Kakek Pembantai Harimau Meninggal Sebelum Ditahan

id kakek pembantai, harimau meninggal, sebelum ditahan

Pekanbaru, 13/7 (ANTARA) - Wiryo Asmadi, kakek berusia 92 tahun yang menjadi tersangka pembantai harimau Sumatera di Provinsi Riau, meninggal dunia sebelum sempat ditahan pihak berwajib.

"Kakek itu meninggal pada awal Juli lalu, sebelum sempat diserahkan ke kejaksaan untuk menjalani proses hukum," kata Kepala Balai Besar Konservasi Sumber Daya Alam (BBKSDA) Riau Trisnu Danisworo ketika dihubungi ANTARA dari Pekanbaru, Selasa.

Kakek yang akrab disapa Pak Jenggot itu para bulan Maret lalu ditetapkan sebagai tersangka pembunuh harimau.

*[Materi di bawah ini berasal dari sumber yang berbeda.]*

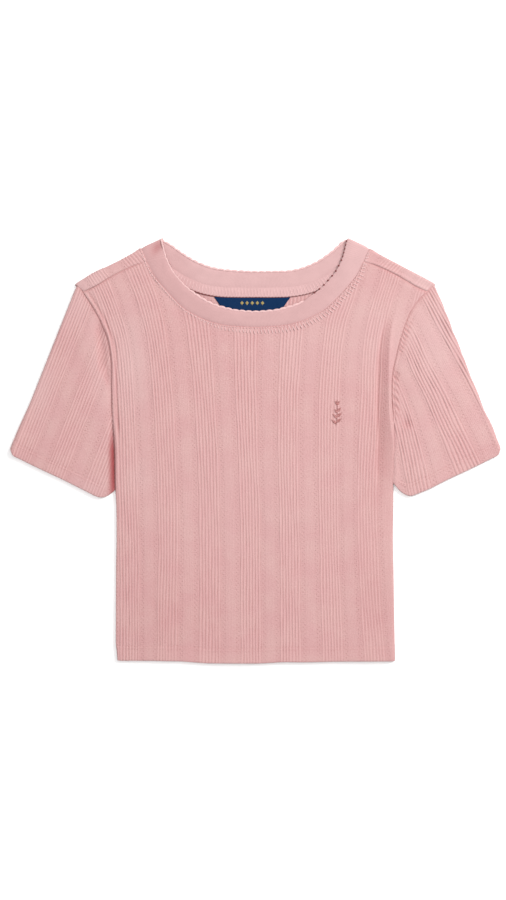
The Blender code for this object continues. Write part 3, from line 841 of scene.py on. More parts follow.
def meets(columns, side, which, start):
    """Distance down the sleeve at which each column meets the upper bound, 0, or the hem, 1."""
    tables = [sleeve_bounds(side, lower)[which] for lower in (False, True)]
    v = np.full(len(columns), start)
    for _ in range(80):
        q = sleeve_q(columns, v, side)
        upper, lower = [level(table, inwards_of(q)) for table in tables]
        v = 0.5 * v + 0.5 * np.where(q > 0, upper, lower)
    return v


def sleeve_columns(side):
    """Places of a sleeve's columns in repeats, as far as it is over 2 mm long."""
    trial = np.linspace(-4.0, 4.0, 1601)
    long = (meets(trial, side, 1, 190.0) - meets(trial, side, 0, 100.0)) > 2.0
    middle = len(trial) // 2
    low = trial[middle - np.argmin(long[:middle][::-1])]
    high = trial[middle + np.argmin(long[middle:]) - 1]
    return knit_columns(low, high, STEPS_ON_PLAIN * (2 if side > 0 else 1))


def sleeve_rows(start, end):
    """Distance down the sleeve of each row, column by column."""
    drawn = np.minimum((end - start) / SHORT_COLUMN, 1)
    upper = start + np.array(ARMHOLE_ROWS)[:, None] * drawn
    lower = end - np.array(CUFF_ROWS)[::-1, None] * drawn
    shares = np.linspace(0, 1, SLEEVE_ROWS)[1:-1, None]
    return np.vstack((upper, upper[-1] + (lower[0] - upper[-1]) * shares, lower))


def sleeve_strength(side, q, v, x, y):
    """Strength of a sleeve's ribs against the body's, faint at +X where the seam gathers them."""
    if side < 0:
        return RIB_STRENGTH[side] * (1 + 0.5 * (1 - step(v, 40, 90)))
    strength = 1 + 0.4 * bell(q - 6, 10) - 0.3 * (1 - step(v, 10, 50))
    gathered = step(q, 22, 34) * step(y, 22, 44)
    return RIB_STRENGTH[side] * strength * (1 - gathered * (1 - step(x - half_width(y, side), 7, 15)))


def sleeve_inner_edge(side, from_edge, v, y):
    """Relief and painted shade of the upper layer along its inner edge, where it lies beside the body."""
    if side > 0:
        joined = step(-y, -44, -30)
        return joined * (0.6 * bell(from_edge - 4.4, 2.4) - 1.0 * (1 - rounded(from_edge, 2.2))), 0.0
    # Painted shade in the crevice between the sleeve and the body at -X
    closed = step(-y, -34, 2)
    shaded = (1 - step(from_edge, 3.4, 4.4 + 7.2 * closed)) * (0.6 + 0.4 * step(from_edge, 1.6, 3.6))
    return -2.9 * step(v, *UNDERARM_V) * np.exp(-((from_edge / 3.6) ** 1.4)), closed * shaded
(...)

Kakek yang berasal dari Kabupaten Indragiri Hilir, Riau, itu tertangkap tangan dengan barang bukti kulit dan kerangka harimau yang berjumlah tiga karung.

Tersangka diringkus dengan barang bukti selembar kulit, tulang hingga rangka tengkorak harimau yang beratnya sekitar sembilan kilogram. Tersangka mengakui harimau tersebut dijeratnya di Kawasan Suaka Margasatwa Kerumutan, Indragiri Hulu.

Petugas juga menyita alat jerat yang dipasang tersangka. Dari hasil pemeriksaan petugas, Pak Jenggot mengaku telah membunuh lebih dari 50 ekor harimau. Tersangka telah membunuh harimau Sumatera di Riau sebanyak 44 ekor sejak tahun 1960. Sedangkan, sisanya hasil buruan di Sumatra Barat dan harimau Jawa yang kini sudah punah.

Dalam pemeriksaan, Pak Jenggot juga mengakui melakukan perburuan harimau karena adanya pemesanan dari pembeli di Singapura.

Trisnu mengatakan sebelumnya BBKSDA Riau akan memproses sanksi pidana pada tersangka berdasarkan pasal tentang Konservasi Sumber Daya Alam Hayati dan Ekosistemnya, yakni penjara lima tahun dan denda Rp 100 juta.

"Karena usianya sudah lanjut, maka tersangka mendapat penangguhan penahanan. Tapi sebelum berkas pemeriksaan diserahkan ke kejaksaan, ternyata dia sudah meninggal dunia," ujarnya.

Berdasarkan data WWF Riau, telah ada sebanyak 46 ekor harimau ditemukan mati akibat konflik dengan manusia dan perburuan selama kurun waktu 1998 hingga 2009. Artinya, bisa dikatakan rata-rata sebanyak tujuh ekor harimau mati di Riau setiap tahun.

Namun, terjadi ketimpangan dalam proses pengusutan hukum terhadap pembunuhan satwa yang dilindungi di Riau. Hal itu dibuktikan karena hanya ada tiga kasus terkait perburuan harimau yang berakhir di pengadilan dalam periode waktu yang sama.

Kasus perburuan dan pembunuhan harimau pernah disidangkan di Riau antara lain pada tahun 2001, 2004 dan 2009. Pada kasus terakhir, persidangan kasus perburuan dan pembunuhan harimau bertempat di Pengadilan Negeri Tembilahan, Kabupaten Indragiri Hilir. Tapi bisa dikatakan hukuman yang dijatuhkan hakim tidak menimbulkan efek jera, karena semua vonis kepada pelaku hanya penjara selama setahun.

"Sebelumnya kami mengusulkan agar Pak Jenggot diberdayakan untuk membongkar jaringan perdagangan harimau internasional. Pertimbangannya karena dia sudah sangat lanjut usia," kata Humas WWF Riau, Syamsidar.